Sales of US homes crept down further in August, industry data showed Thursday, as supply remained limited while mortgage rates stayed high.

Sales of existing homes have cooled in the world's top economy as interest rates surged, pushing up costs for new buyers and making it less attractive for home owners to put their properties on sale after having locked in lower rates previously.

Existing home sales hit an annual rate of 4.04 million last month, seasonally adjusted, slipping 0.7 percent from July according to the National Association of Realtors (NAR).

The figure was lower than analysts expected and 15.3 percent below the same period a year ago.

"Mortgage rate changes will have a big impact over the short run, while job gains will have a steady, positive impact over the long run," said NAR chief economist Lawrence Yun.

But he noted that home prices continued climbing despite slower sales -- with the rate still hovering at the lowest levels since January.

"Supply needs to essentially double to moderate home price gains," Yun added in a statement.

The median price for an existing US home in August rose to $407,100 -- 3.9 percent higher than the same month last year.

Meanwhile, total housing inventory retreated from July's levels as well.

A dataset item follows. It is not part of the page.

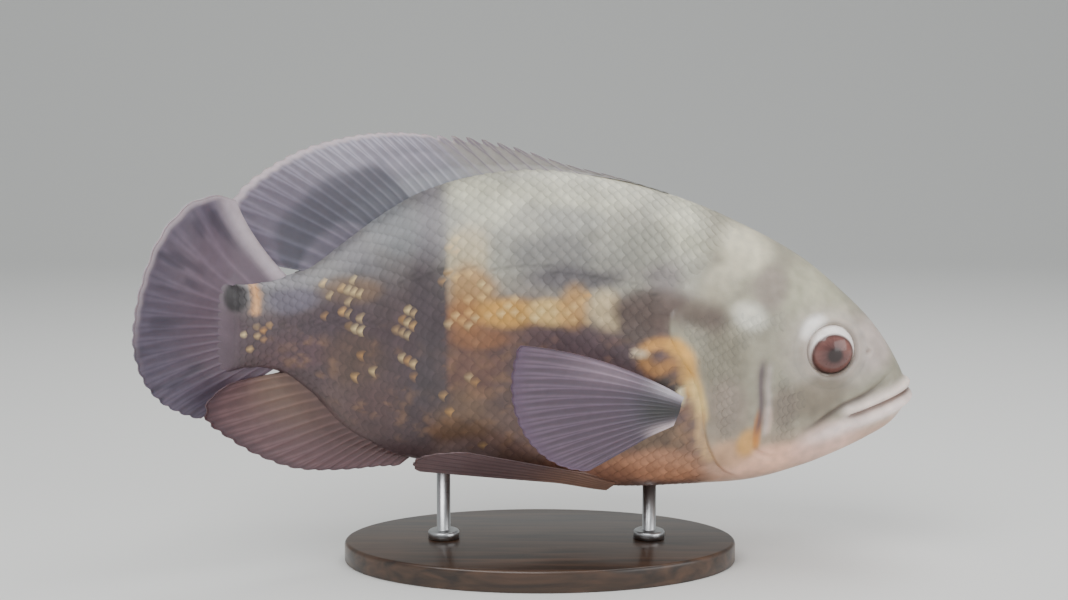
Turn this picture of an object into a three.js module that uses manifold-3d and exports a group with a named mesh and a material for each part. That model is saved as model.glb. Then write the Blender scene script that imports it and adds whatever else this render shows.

There is likely to be a "renewed drop in sales" ahead, following the latest decline in mortgage applications, economists Ian Shepherdson and Kieran Clancy of Pantheon Macroeconomics said in a note.

The economists added that they "see no definitive bottom yet in mortgage applications."

The popular 30-year fixed-rate mortgage averaged around 7.2 percent as of September 14, according to home loan finance company Freddie Mac.

A year ago, the level was six percent -- substantially higher than the 2.9% in September 2021.

Analysts expect lower sales will follow in the coming months.

"A real recovery cannot begin until mortgage rates fall substantially," said the Pantheon report.